- _Objective_: Output only the lines from the start of the entries through the line holding "metal twist cap.". Each line must match the original exactly.
* Begin Data provided *
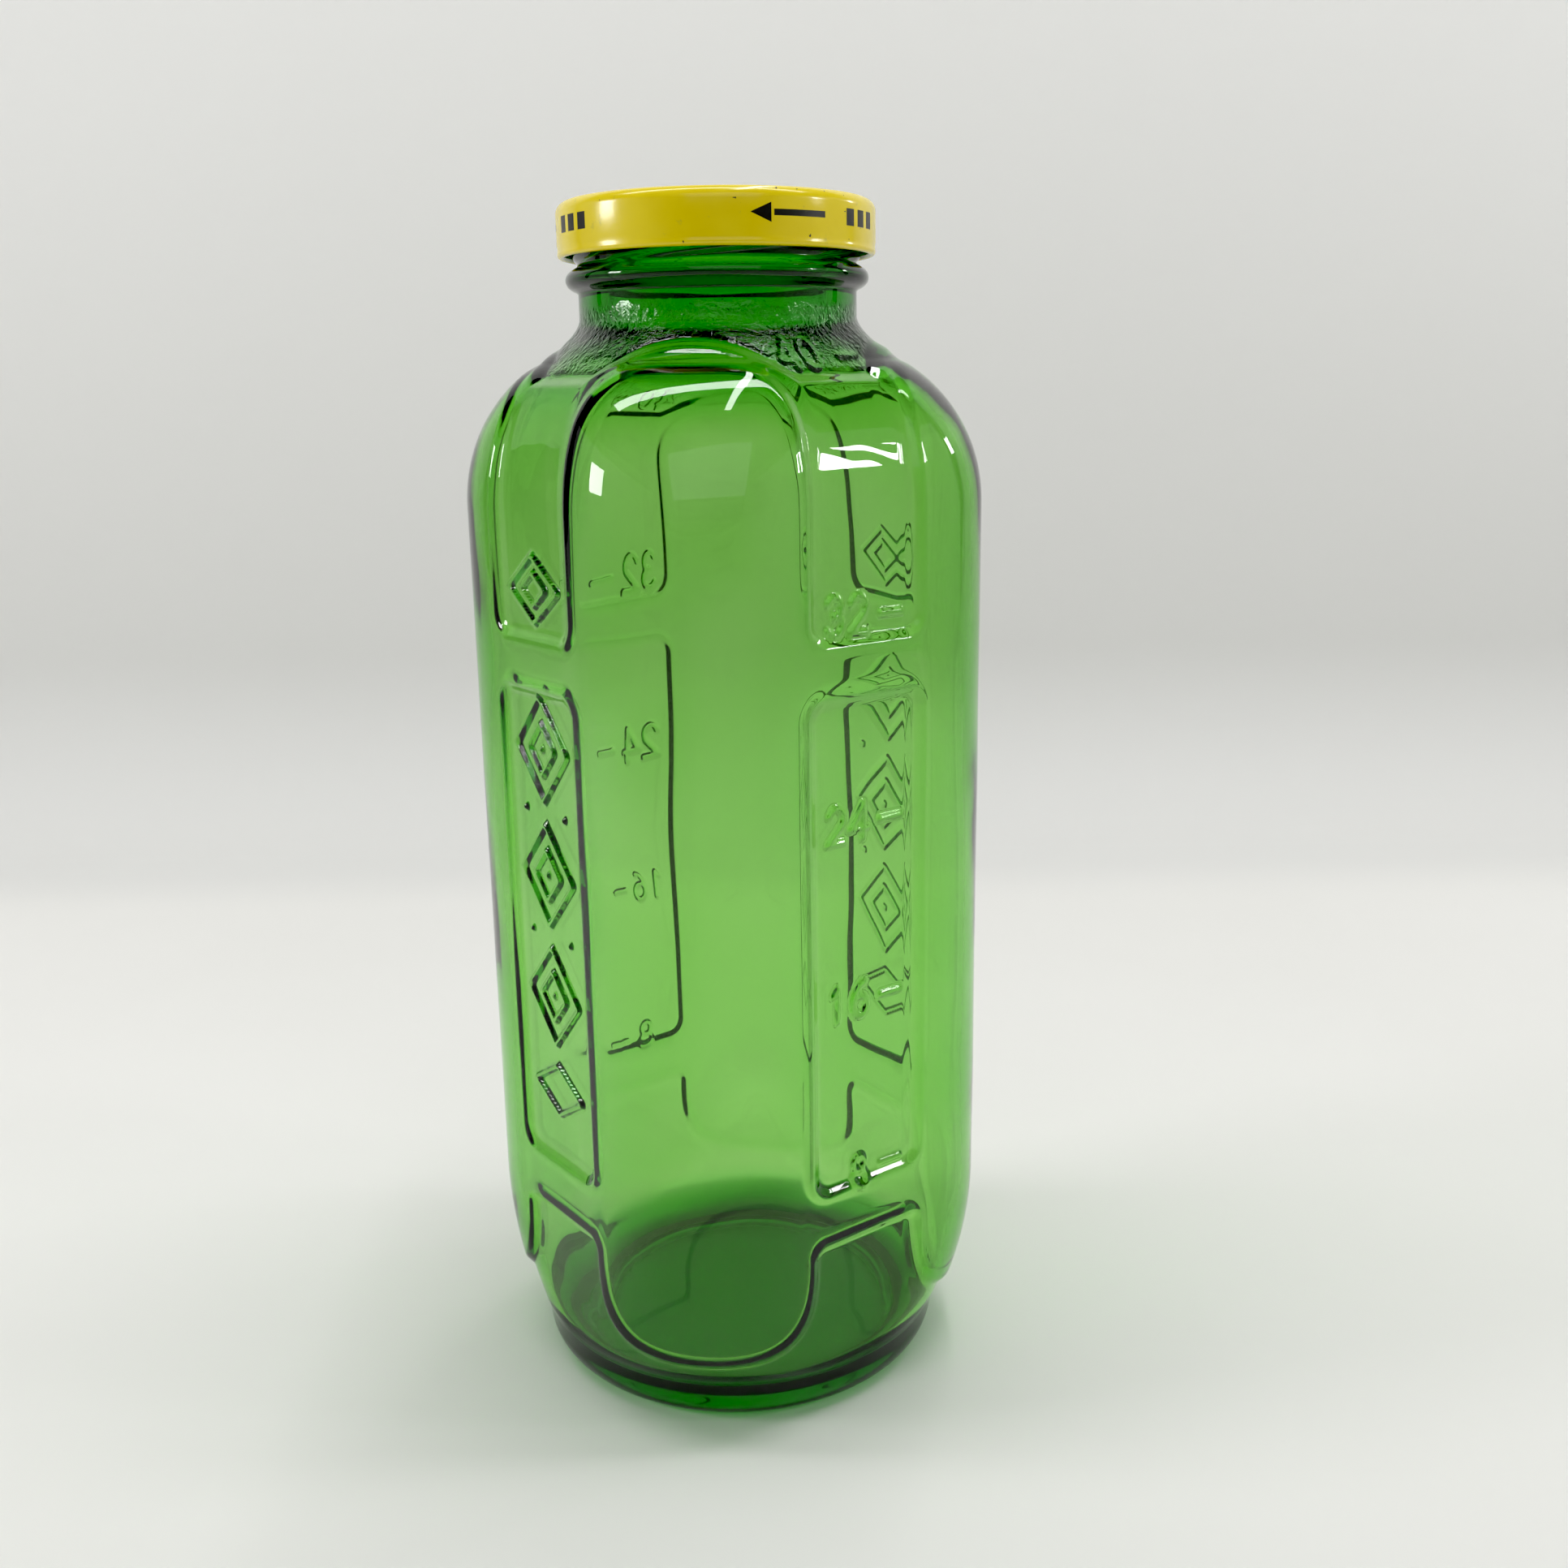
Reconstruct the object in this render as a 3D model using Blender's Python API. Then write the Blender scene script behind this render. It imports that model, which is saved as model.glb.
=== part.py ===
"""Empty green glass refrigerator bottle with a lacquered metal twist cap.

The glass is a rounded square in plan. Its four rounded corners are broad lobes
that stand proud of the shoulder as arches and proud of the round foot as
U shapes. The four flat sides between them carry shallow sunk panels. Lengths
in the constants are millimetres; the meshes are written in metres, with the
origin on the axis at the plane that the bottle stands on.
"""
import math

import bmesh
import bpy

MM = 0.001

# Heights, from the standing plane.
CAP_TOP = 241.3
LIP_TOP = 240.3
CAP_BOTTOM = 231.0
BEAD_HEIGHT = 227.0
SHOULDER_LEDGE = 207.9
SHOULDER_START = 183.8
UPPER_PANEL_BOTTOM = 161.2
LOWER_PANEL_TOP = 150.1
LOWER_PANEL_BOTTOM = 51.7
FOOT_LEDGE = 39.4
HEEL_START = 40.0

# Plan of the body: distance from the axis to a flat side and to a lobe's middle.
FLAT_REACH = 45.6
LOBE_REACH = 52.3

# Shoulder: both reaches fall along quarter ellipses towards these radii.
LOBE_SHOULDER_CORE = 21.4
LOBE_SHOULDER_RISE = 31.4
FLAT_SHOULDER_CORE = 7.0
FLAT_SHOULDER_RISE = 42.0

# Heel: both reaches fall along shallow elliptical arcs towards the foot.
HEEL_DROP = 44.0
LOBE_HEEL_INSET = 25.0
FLAT_HEEL_INSET = 0.5
FOOT_RADIUS = 43.5
FOOT_LEDGE_DEPTH = 1.4
FOOT_BLEND_HEIGHT = 5.0
FOOT_EDGE_HEIGHT = 7.0
STANDING_RING_OUTER = 37.2
STANDING_RING_INNER = 33.6
PUSH_UP = 2.2

# Lobe outline, in degrees from the lobe's middle and in height.
LOBE_HALF_ANGLE = 28.7
ARCH_SPRING = 188.0
ARCH_TOP = 211.6
ARCH_POWER = 3.4
U_SPRING = 38.0
U_BOTTOM = 15.8
U_POWER = 2.8
ARC_PER_DEGREE = 0.829

# Outer arch, where the band above the lobe meets the dome under the neck.
DOME_ARCH_RISE = 6.4
DOME_ARCH_HALF_ANGLE = 31.0
DOME_ARCH_POWER = 2.2

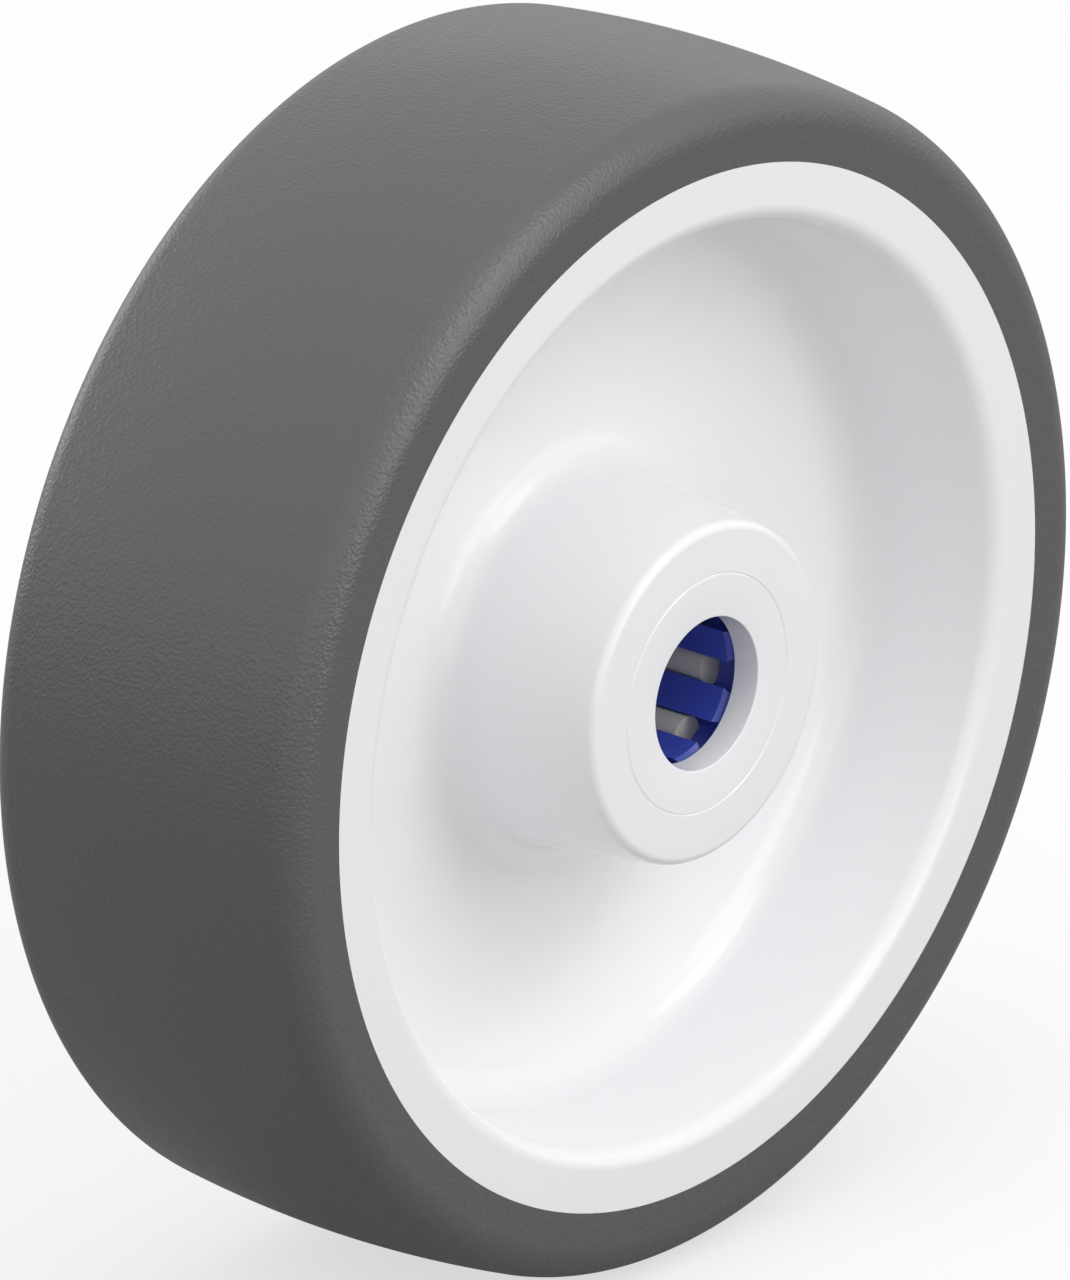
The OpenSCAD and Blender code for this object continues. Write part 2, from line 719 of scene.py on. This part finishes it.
@dataclass
class Studio:
    """Pale floor, even surroundings and soft lamps; lengths are in metres."""

    floor_z: float
    floor_half: float = 4.0
    floor_colour: str = "f4f4f4"
    floor_glow: float = 0.65        # how much of the floor's whiteness needs no light
    floor_mirrored: float = 0.15    # keeps that glow off the tread, which stands on it
    ambient: float = 0.86

    def floor(self) -> None:
        """Lay the floor under the tread."""
        half, z = self.floor_half, self.floor_z
        corners = [(-half, -half, z), (half, -half, z), (half, half, z), (-half, half, z)]
        mesh = bpy.data.meshes.new("floor")
        mesh.from_pydata(corners, [], [(0, 1, 2, 3)])
        floor = add_object("floor", mesh)
        material, tree = empty_material("paper_sweep")
        paper = add_node(
            tree, "ShaderNodeBsdfDiffuse", values={"Color": linear(self.floor_colour)},
        )
        glow = add_node(
            tree, "ShaderNodeEmission", values={"Color": linear(WHITE)},
            links={"Strength": seen_directly(tree, self.floor_mirrored)},
        )
        lit = add_node(
            tree, "ShaderNodeMixShader", values={0: self.floor_glow},
            links={1: paper.outputs["BSDF"], 2: glow.outputs["Emission"]},
        )
        add_node(tree, "ShaderNodeOutputMaterial", links={"Surface": lit.outputs["Shader"]})
        floor.data.materials.append(material)

    def surroundings(self) -> None:
        """Make the world white to the camera and an even soft light to everything else."""
        world = bpy.data.worlds.new("studio")
        world.use_nodes = True
        tree = world.node_tree
        tree.nodes.clear()
        strength = add_node(
            tree, "ShaderNodeMapRange",
            values={"To Min": self.ambient, "To Max": 1.0},
            links={"Value": seen_directly(tree, mirrored=1.0)},
        )
        background = add_node(
            tree, "ShaderNodeBackground", values={"Color": linear(WHITE)},
            links={"Strength": strength.outputs["Result"]},
        )
        add_node(tree, "ShaderNodeOutputWorld", links={"Surface": background.outputs["Background"]})
        bpy.context.scene.world = world

    def lamps(self) -> list[Lamp]:
        """Choose the softboxes: a key high in front, and fills from all round.

        Returns:
            The softboxes, not yet built.
        """
        return [
            Lamp("key_softbox", azimuth=10, elevation=45, power=2.8, size=0.7),
            Lamp("front_softbox", azimuth=10, elevation=10, power=2.4),
            Lamp("side_softbox", azimuth=-50, elevation=20, power=0.4),
            Lamp("overhead_softbox", azimuth=-50, elevation=80, power=0.8),
            Lamp("rear_softbox", azimuth=180, elevation=8, power=2.4),
        ]

    def build(self) -> None:
        """Set up floor, surroundings and lamps."""
        self.floor()
        self.surroundings()
        for lamp in self.lamps():
            lamp.build()
        bpy.context.scene.view_settings.view_transform = "Standard"


@dataclass
class PhotoCamera:
    """A long lens at the photograph's viewing angle, aimed at the wheel's centre."""

    azimuth: float = -49.9
    elevation: float = 22.0
    lens_mm: float = 1400.0
    sensor_mm: float = 36.0         # spans the frame's longer side, its height
    frame_height_px: int = 1280
    px_per_mm: float = 10.013
    aim_right_mm: float = -0.12     # evens out what little perspective the lens leaves
    clip_near: float = 0.1          # as a share of the camera's distance
    clip_far: float = 4.0

    def build(self) -> None:
        """Create the camera and make it the scene's."""
        distance = self.lens_mm / self.sensor_mm * self.frame_height_px / self.px_per_mm * MM
        data = bpy.data.cameras.new("photo_camera")
        data.lens = self.lens_mm
        data.sensor_width = self.sensor_mm
        data.clip_start = distance * self.clip_near
        data.clip_end = distance * self.clip_far
        camera = add_object("photo_camera", data)
        out = outward(self.azimuth, self.elevation)
        right = outward(self.azimuth + 90, 0)
        camera.location = out * distance + right * self.aim_right_mm * MM
        look_inward(camera, out)
        bpy.context.scene.camera = camera


def main() -> None:
    """Build the camera, the wheel's pieces and the studio, in that order."""
    logging.basicConfig(level=logging.INFO, format="%(name)s: %(message)s")
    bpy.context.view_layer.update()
    PhotoCamera().build()
    sizes = WheelSizes.from_frame()
    log.info("sizes from the frame: %s", sizes)
    white = MouldedPolypropylene().build()
    log.info("tread: %s", Tread(sizes).build(GrainedElastomer()).name)
    log.info("centre: %s", WheelCentre(sizes).build(white).name)
    for side in Side:
        log.info("cap: %s", EndCap(sizes, side).build(white).name)
    for piece in RollerBearing().build(MouldedNylon(), PhosphatedSteel()):
        log.info("bearing: %s", piece.name)
    Studio(floor_z=-sizes.crown_r * MM).build()


if __name__ == "__main__":
    main()
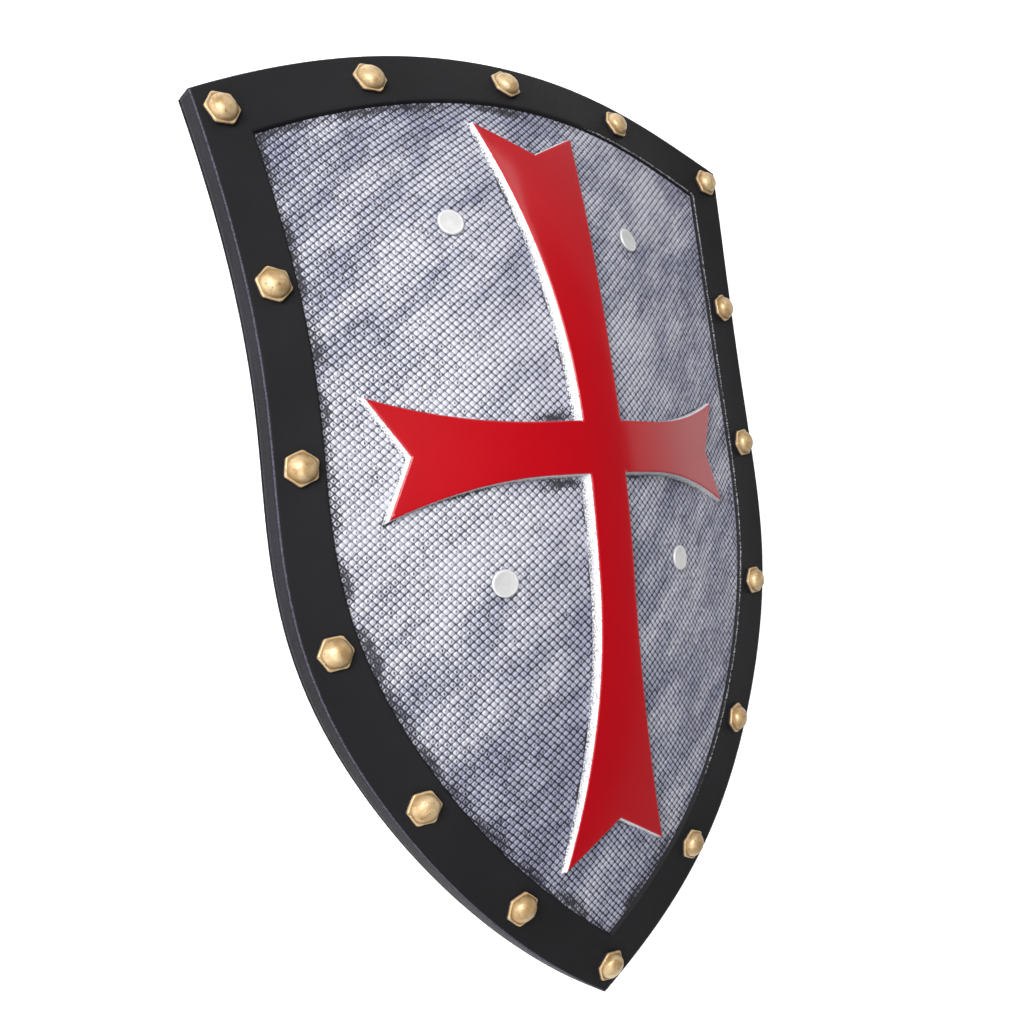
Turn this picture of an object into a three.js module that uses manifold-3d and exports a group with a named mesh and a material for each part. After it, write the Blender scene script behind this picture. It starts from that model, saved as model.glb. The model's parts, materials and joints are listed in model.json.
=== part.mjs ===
// A moulded foam heater shield: black border with gold studs, mail field, raised red cross,
// and two arm straps riveted on behind. It lies on its back edges with the front face up.
// Millimetres. x runs across, y towards the top edge, z up out of the front face.
import * as THREE from "three";
import { mergeVertices } from "three/addons/utils/BufferGeometryUtils.js";
import Module from "manifold-3d";

const wasm = await Module();
wasm.setup();

const degree = Math.PI / 180;

// Outline seen from the front, with y = 0 midway between the top and bottom studs
const topY = 298.5;
const cornerHalfWidth = 206.5;
const cornerY = 252.5;
const waistHalfWidth = 189.5;
const waistY = 79.5;
const hipHalfWidth = 157.5;
const hipY = -133;
const tipY = -304.5;
// How far each end of a side's curve pulls it along its own direction
const cornerPull = 50;
const waistPullUp = 64;
const waistPullDown = 74;
const hipPullUp = 94.5;
const hipPullDown = 80;
const tipPull = 82;
const cornerLean = 9.3 * degree;
const hipLean = 27.4 * degree;
const tipHalfAngle = 55.7 * degree;

// Bow of the front: a wave from side to side that fades towards both ends, and an arc lengthwise
const bowDepth = 47;
const bowHalfWave = 211;
const crownY = 46;
const bowFadeTop = 299;
const bowFadeTip = 352;
const arcRadiusTop = 599;
const arcRadiusTip = 1030;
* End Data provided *
- _Result below_:
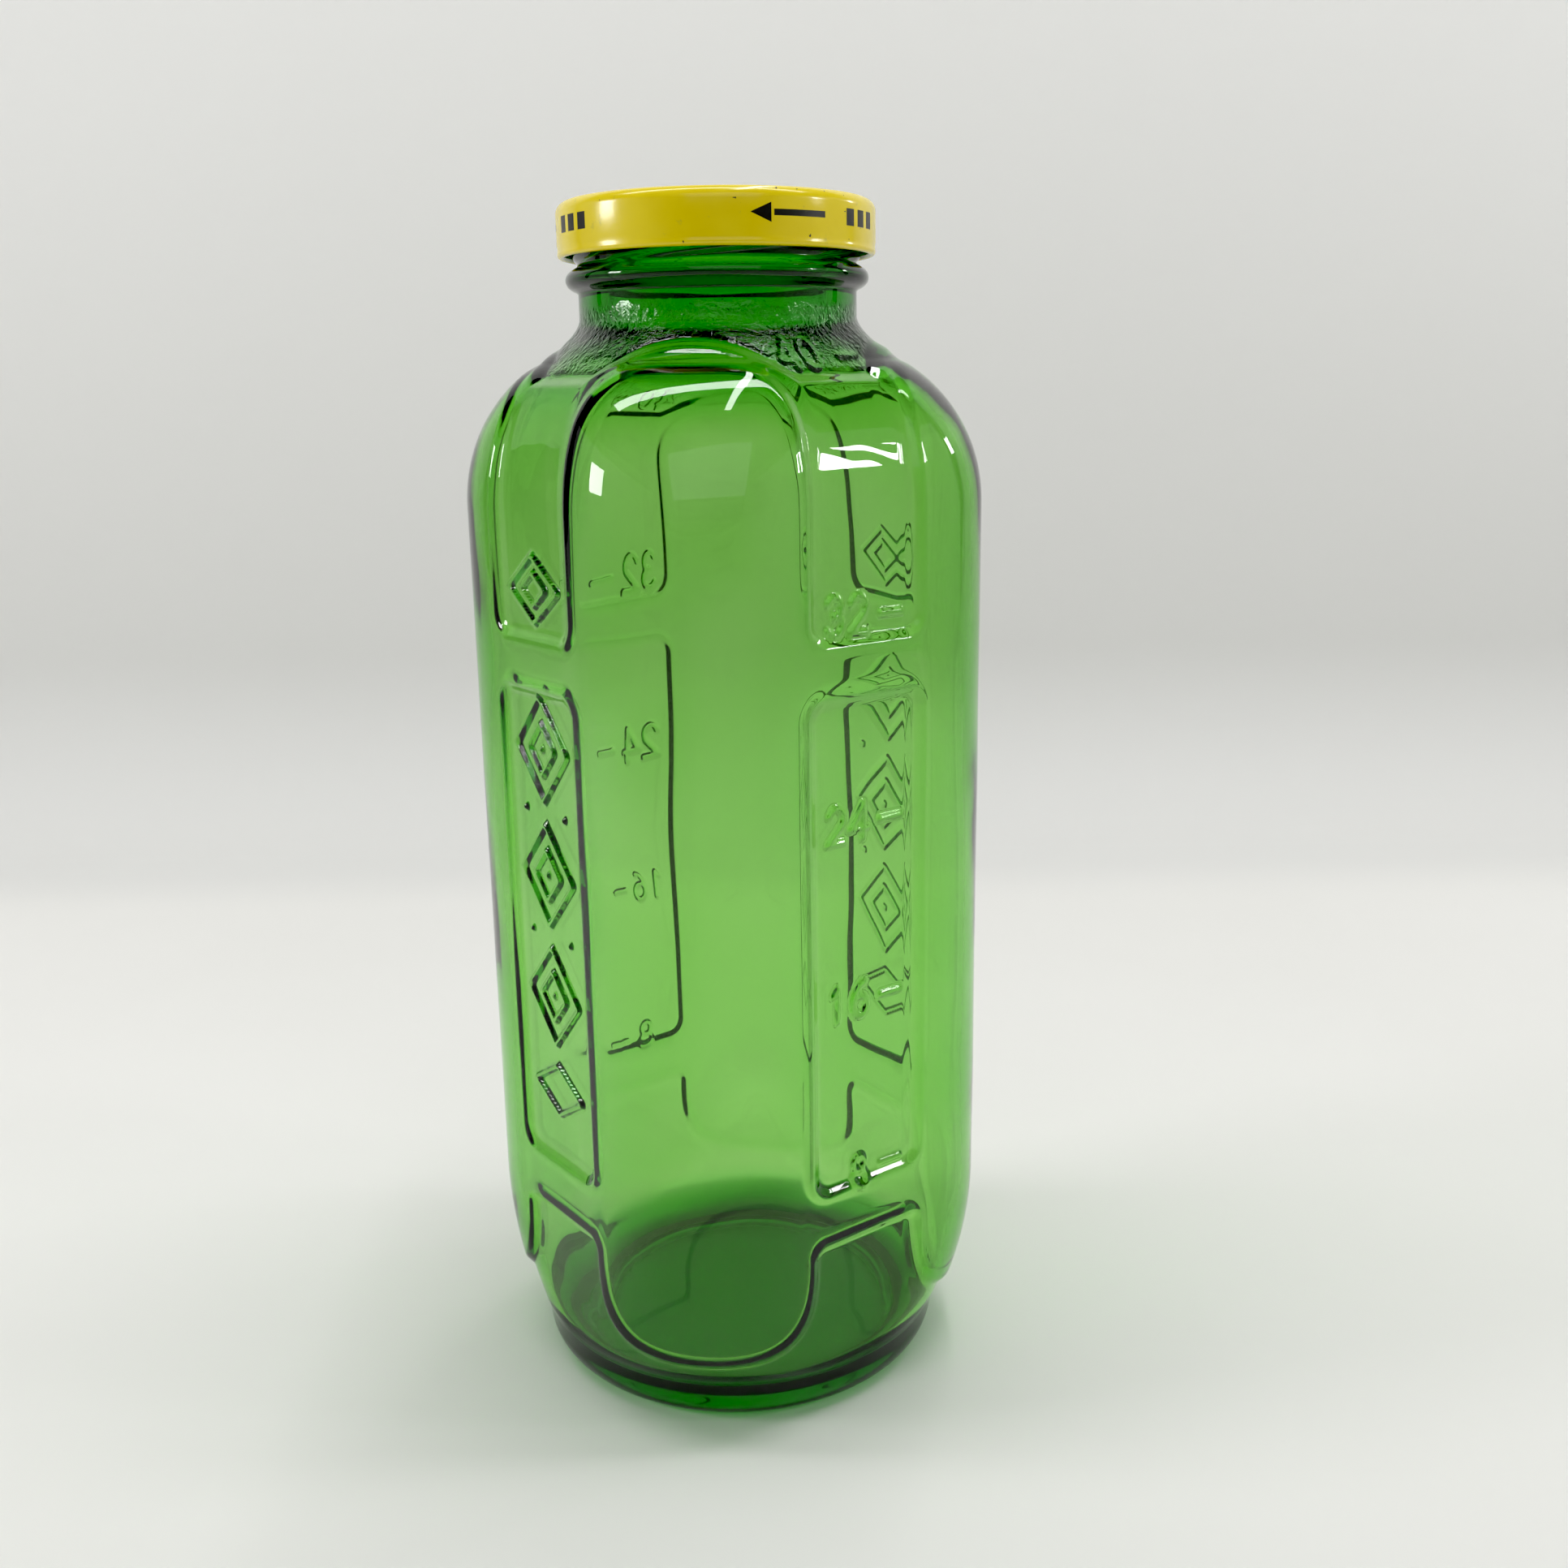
Reconstruct the object in this render as a 3D model using Blender's Python API. Then write the Blender scene script behind this render. It imports that model, which is saved as model.glb.
=== part.py ===
"""Empty green glass refrigerator bottle with a lacquered metal twist cap.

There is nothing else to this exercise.